Stated task: Return the lines exactly as they stand, from the first of the material through the line containing "obj.matrix_parent_inverse = Matrix.Identity(4)".

** Begin **

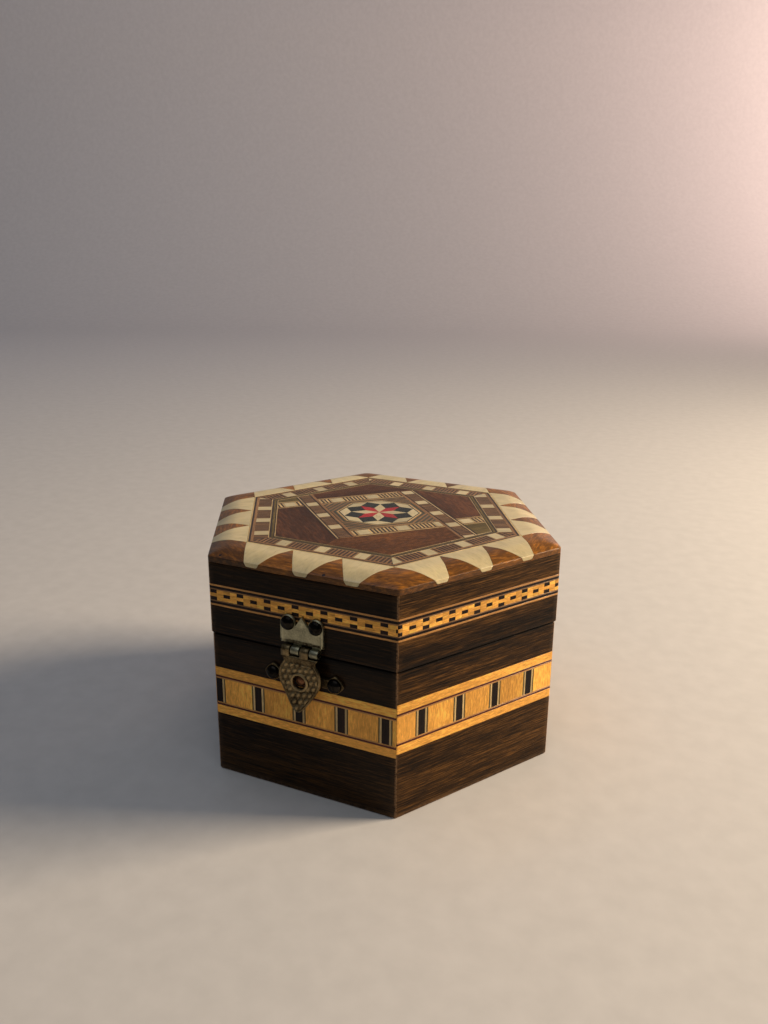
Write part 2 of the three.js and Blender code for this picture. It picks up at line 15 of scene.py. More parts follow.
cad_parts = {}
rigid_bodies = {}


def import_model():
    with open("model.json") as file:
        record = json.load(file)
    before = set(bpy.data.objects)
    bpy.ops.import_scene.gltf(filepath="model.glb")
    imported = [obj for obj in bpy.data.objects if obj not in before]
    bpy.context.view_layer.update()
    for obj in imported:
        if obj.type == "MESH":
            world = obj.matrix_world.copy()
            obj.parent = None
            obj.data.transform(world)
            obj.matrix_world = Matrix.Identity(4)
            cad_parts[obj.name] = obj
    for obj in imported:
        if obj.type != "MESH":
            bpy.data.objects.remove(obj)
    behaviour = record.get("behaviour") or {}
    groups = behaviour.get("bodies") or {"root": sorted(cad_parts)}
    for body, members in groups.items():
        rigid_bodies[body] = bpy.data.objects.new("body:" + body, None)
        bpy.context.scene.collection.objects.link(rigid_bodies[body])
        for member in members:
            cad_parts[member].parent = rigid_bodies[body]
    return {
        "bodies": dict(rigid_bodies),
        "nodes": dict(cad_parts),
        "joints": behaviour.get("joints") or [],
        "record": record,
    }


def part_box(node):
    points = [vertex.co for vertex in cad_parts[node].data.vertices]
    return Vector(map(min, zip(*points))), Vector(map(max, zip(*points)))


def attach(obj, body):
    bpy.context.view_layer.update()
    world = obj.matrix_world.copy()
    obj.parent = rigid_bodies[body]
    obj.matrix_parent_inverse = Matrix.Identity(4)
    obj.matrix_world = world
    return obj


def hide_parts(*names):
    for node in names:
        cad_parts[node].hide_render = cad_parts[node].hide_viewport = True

** End **

Answer:
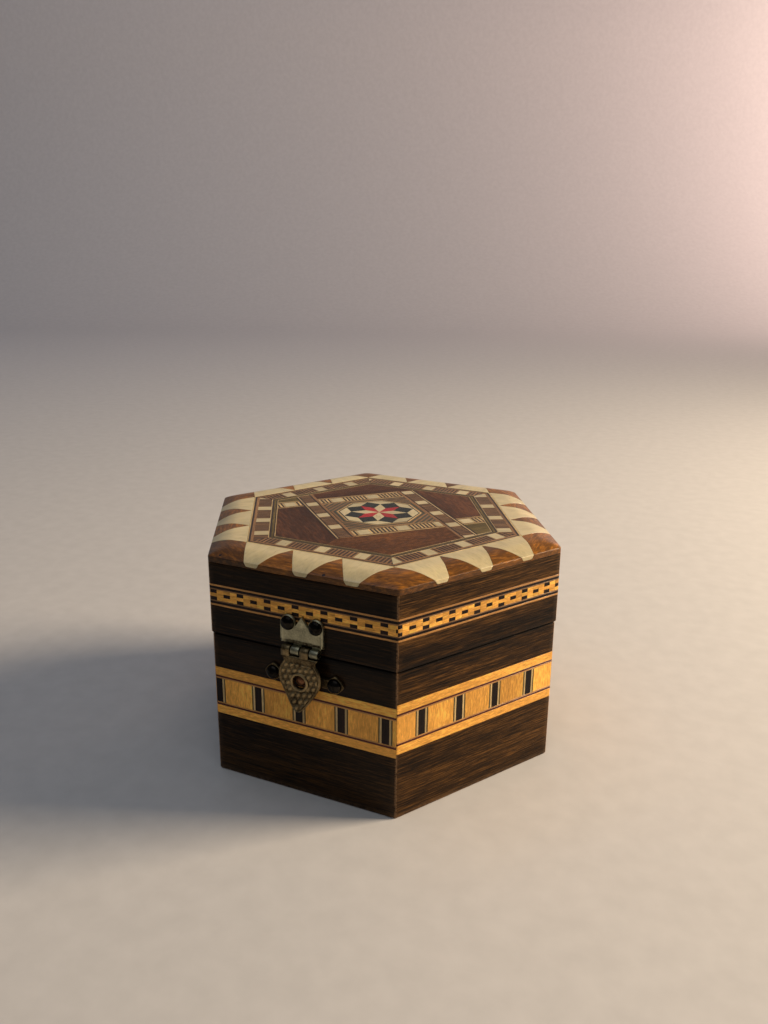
Write part 2 of the three.js and Blender code for this picture. It picks up at line 15 of scene.py. More parts follow.
cad_parts = {}
rigid_bodies = {}


def import_model():
    with open("model.json") as file:
        record = json.load(file)
    before = set(bpy.data.objects)
    bpy.ops.import_scene.gltf(filepath="model.glb")
    imported = [obj for obj in bpy.data.objects if obj not in before]
    bpy.context.view_layer.update()
    for obj in imported:
        if obj.type == "MESH":
            world = obj.matrix_world.copy()
            obj.parent = None
            obj.data.transform(world)
            obj.matrix_world = Matrix.Identity(4)
            cad_parts[obj.name] = obj
    for obj in imported:
        if obj.type != "MESH":
            bpy.data.objects.remove(obj)
    behaviour = record.get("behaviour") or {}
    groups = behaviour.get("bodies") or {"root": sorted(cad_parts)}
    for body, members in groups.items():
        rigid_bodies[body] = bpy.data.objects.new("body:" + body, None)
        bpy.context.scene.collection.objects.link(rigid_bodies[body])
        for member in members:
            cad_parts[member].parent = rigid_bodies[body]
    return {
        "bodies": dict(rigid_bodies),
        "nodes": dict(cad_parts),
        "joints": behaviour.get("joints") or [],
        "record": record,
    }


def part_box(node):
    points = [vertex.co for vertex in cad_parts[node].data.vertices]
    return Vector(map(min, zip(*points))), Vector(map(max, zip(*points)))


def attach(obj, body):
    bpy.context.view_layer.update()
    world = obj.matrix_world.copy()
    obj.parent = rigid_bodies[body]
    obj.matrix_parent_inverse = Matrix.Identity(4)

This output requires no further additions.